Check every line of the material below for the string "script", and return the ones that have it.

• _Provided material_:
---
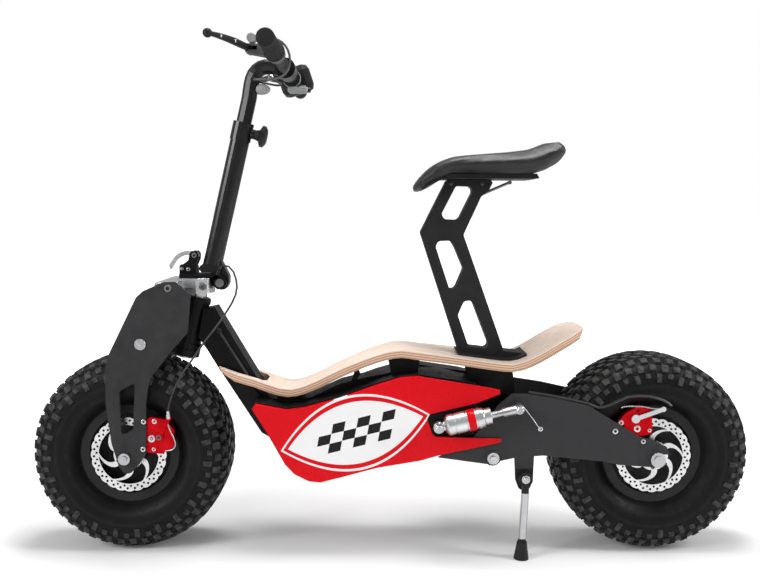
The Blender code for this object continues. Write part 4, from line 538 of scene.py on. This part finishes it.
---
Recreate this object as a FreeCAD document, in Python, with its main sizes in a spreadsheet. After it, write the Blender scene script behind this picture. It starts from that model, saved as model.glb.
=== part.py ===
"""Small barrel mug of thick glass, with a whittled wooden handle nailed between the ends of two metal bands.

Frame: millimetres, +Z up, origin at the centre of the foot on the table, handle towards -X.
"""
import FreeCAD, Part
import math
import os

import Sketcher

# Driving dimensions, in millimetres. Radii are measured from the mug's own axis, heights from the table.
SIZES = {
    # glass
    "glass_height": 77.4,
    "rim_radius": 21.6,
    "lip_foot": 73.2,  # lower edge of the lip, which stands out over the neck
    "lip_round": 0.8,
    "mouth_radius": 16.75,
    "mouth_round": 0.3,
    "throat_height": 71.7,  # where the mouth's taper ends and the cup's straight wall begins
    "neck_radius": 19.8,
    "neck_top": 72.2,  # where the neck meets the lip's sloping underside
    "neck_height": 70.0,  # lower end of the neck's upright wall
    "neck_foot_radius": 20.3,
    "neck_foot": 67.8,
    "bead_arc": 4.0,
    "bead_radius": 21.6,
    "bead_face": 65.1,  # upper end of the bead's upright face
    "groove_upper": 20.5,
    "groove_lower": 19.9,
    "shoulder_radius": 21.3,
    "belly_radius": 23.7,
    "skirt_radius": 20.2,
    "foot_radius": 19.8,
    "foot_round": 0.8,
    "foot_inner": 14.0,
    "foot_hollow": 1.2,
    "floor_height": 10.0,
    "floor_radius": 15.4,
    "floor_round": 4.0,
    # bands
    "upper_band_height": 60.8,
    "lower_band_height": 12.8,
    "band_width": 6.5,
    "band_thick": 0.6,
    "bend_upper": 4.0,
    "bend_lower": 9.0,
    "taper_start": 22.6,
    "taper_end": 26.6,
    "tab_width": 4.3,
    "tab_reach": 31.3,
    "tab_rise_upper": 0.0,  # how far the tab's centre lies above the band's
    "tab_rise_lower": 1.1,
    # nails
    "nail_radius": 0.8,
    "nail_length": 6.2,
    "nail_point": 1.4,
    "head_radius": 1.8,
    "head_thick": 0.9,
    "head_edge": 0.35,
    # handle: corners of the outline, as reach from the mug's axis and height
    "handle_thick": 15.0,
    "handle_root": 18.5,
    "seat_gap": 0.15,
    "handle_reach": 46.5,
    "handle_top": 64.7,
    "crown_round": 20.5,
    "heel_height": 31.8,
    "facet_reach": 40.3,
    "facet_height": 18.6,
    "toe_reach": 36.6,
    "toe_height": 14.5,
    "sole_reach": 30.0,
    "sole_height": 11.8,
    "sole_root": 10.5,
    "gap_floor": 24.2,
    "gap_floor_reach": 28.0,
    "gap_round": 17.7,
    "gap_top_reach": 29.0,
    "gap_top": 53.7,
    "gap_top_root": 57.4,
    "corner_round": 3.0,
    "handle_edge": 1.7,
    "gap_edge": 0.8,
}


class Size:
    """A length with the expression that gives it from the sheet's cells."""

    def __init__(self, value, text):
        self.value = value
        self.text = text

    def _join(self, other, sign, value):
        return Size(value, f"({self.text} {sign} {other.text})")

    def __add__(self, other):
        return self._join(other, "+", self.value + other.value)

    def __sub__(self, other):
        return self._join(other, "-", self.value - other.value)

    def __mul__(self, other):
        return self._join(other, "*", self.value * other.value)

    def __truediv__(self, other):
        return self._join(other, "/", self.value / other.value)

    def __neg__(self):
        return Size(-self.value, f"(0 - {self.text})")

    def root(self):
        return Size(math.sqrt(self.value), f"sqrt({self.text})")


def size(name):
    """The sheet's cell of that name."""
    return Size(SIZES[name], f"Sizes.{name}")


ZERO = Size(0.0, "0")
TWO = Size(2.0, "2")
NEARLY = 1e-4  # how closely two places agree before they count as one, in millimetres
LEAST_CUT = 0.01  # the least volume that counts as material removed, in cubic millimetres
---
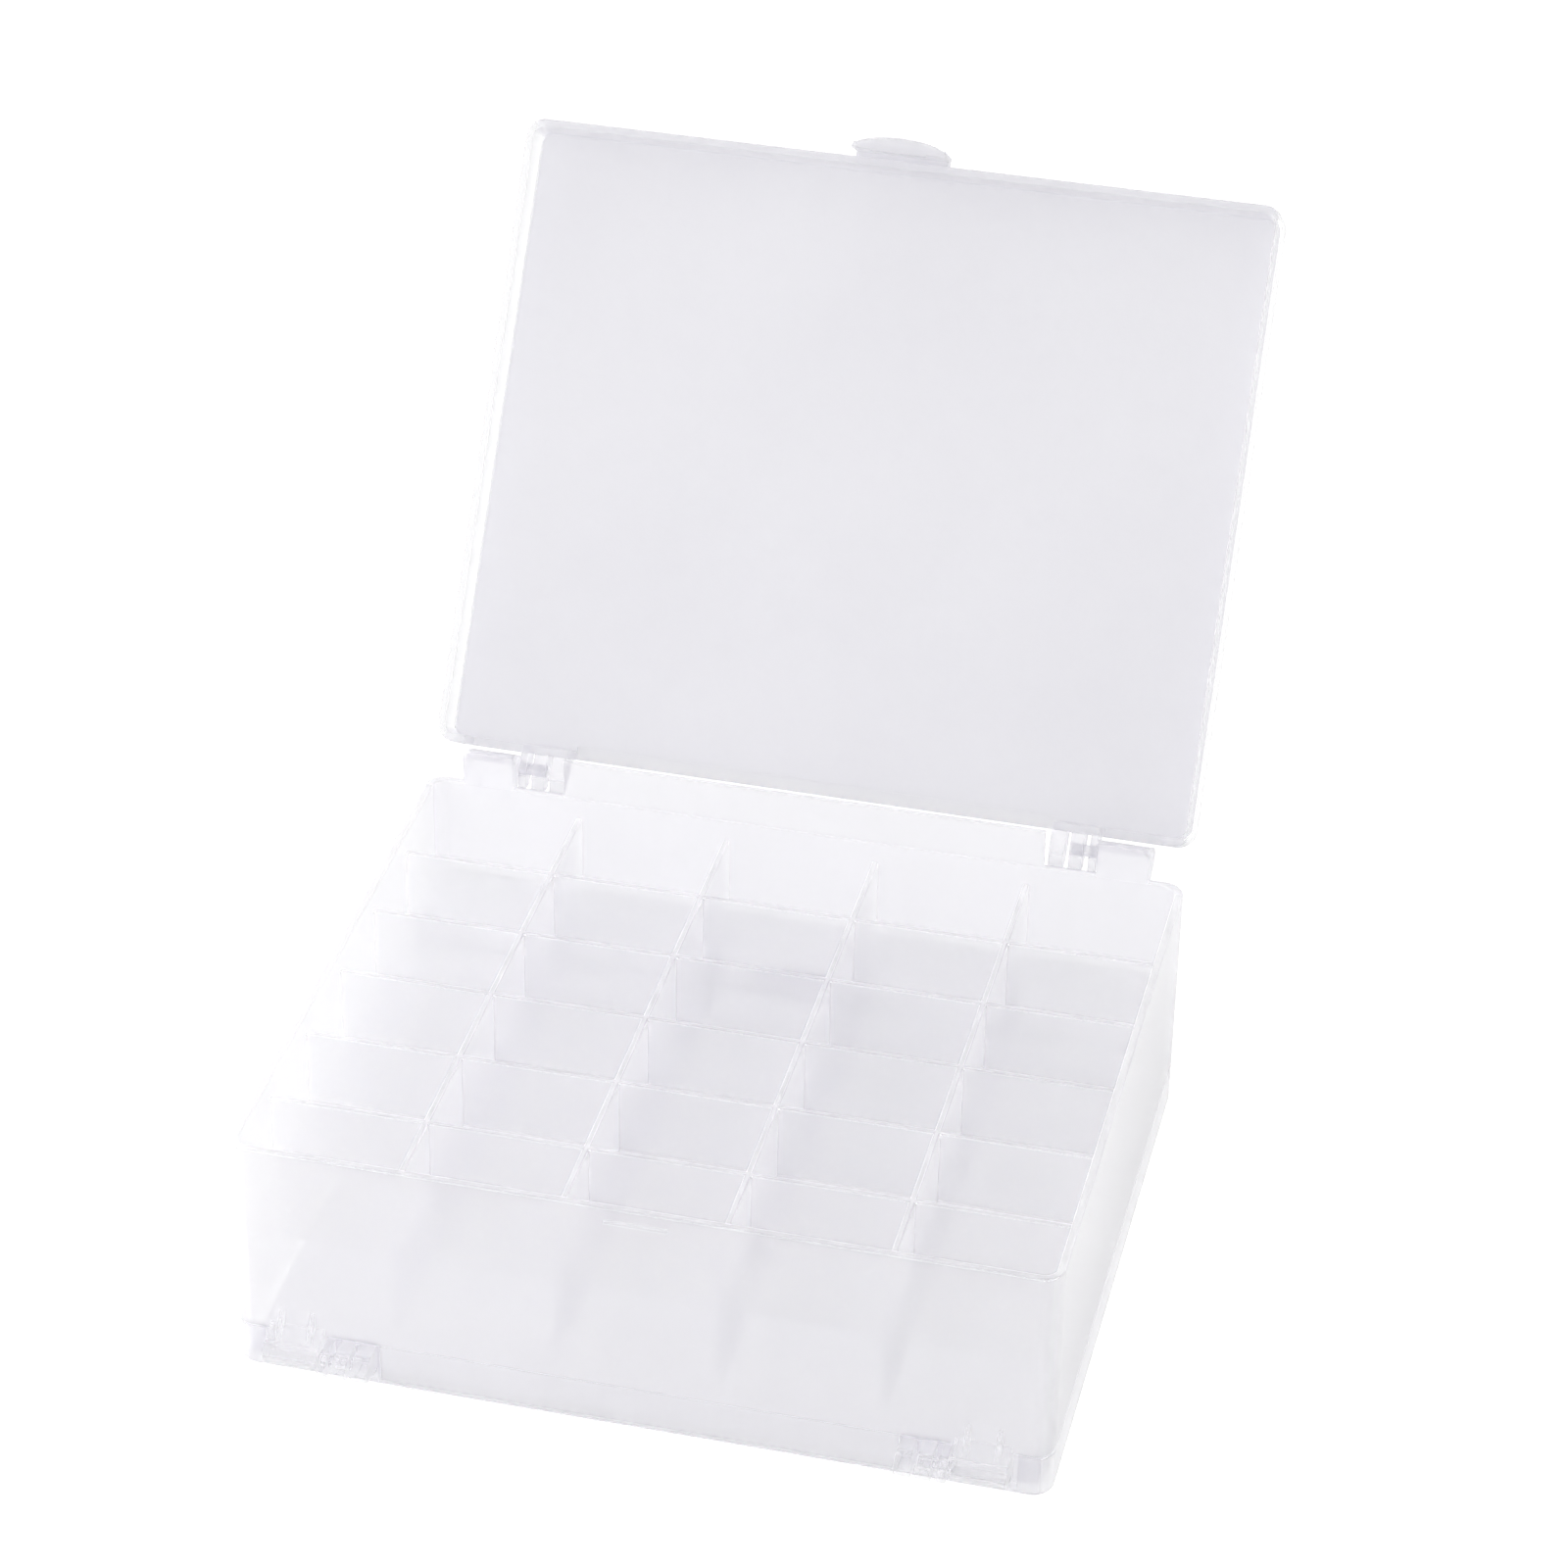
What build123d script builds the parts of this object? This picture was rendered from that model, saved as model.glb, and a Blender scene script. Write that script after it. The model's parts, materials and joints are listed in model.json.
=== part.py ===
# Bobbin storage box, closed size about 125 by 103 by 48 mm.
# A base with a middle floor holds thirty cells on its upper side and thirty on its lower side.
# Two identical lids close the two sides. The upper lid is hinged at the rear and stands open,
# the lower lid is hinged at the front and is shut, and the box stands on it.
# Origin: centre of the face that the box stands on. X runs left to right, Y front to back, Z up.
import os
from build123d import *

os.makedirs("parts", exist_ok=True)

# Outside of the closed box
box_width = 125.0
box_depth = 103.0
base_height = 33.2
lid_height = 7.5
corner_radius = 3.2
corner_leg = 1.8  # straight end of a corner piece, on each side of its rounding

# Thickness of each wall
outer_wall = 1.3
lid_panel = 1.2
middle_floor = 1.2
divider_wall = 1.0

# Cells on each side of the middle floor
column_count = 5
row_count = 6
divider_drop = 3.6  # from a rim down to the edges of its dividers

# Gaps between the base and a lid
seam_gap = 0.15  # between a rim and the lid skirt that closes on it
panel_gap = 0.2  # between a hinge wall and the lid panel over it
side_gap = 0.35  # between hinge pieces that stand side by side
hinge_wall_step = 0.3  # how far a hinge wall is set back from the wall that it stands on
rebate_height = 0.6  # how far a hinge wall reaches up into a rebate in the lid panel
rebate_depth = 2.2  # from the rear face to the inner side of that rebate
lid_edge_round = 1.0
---
• _Output below_:
Recreate this object as a FreeCAD document, in Python, with its main sizes in a spreadsheet. After it, write the Blender scene script behind this picture. It starts from that model, saved as model.glb.
What build123d script builds the parts of this object? This picture was rendered from that model, saved as model.glb, and a Blender scene script. Write that script after it. The model's parts, materials and joints are listed in model.json.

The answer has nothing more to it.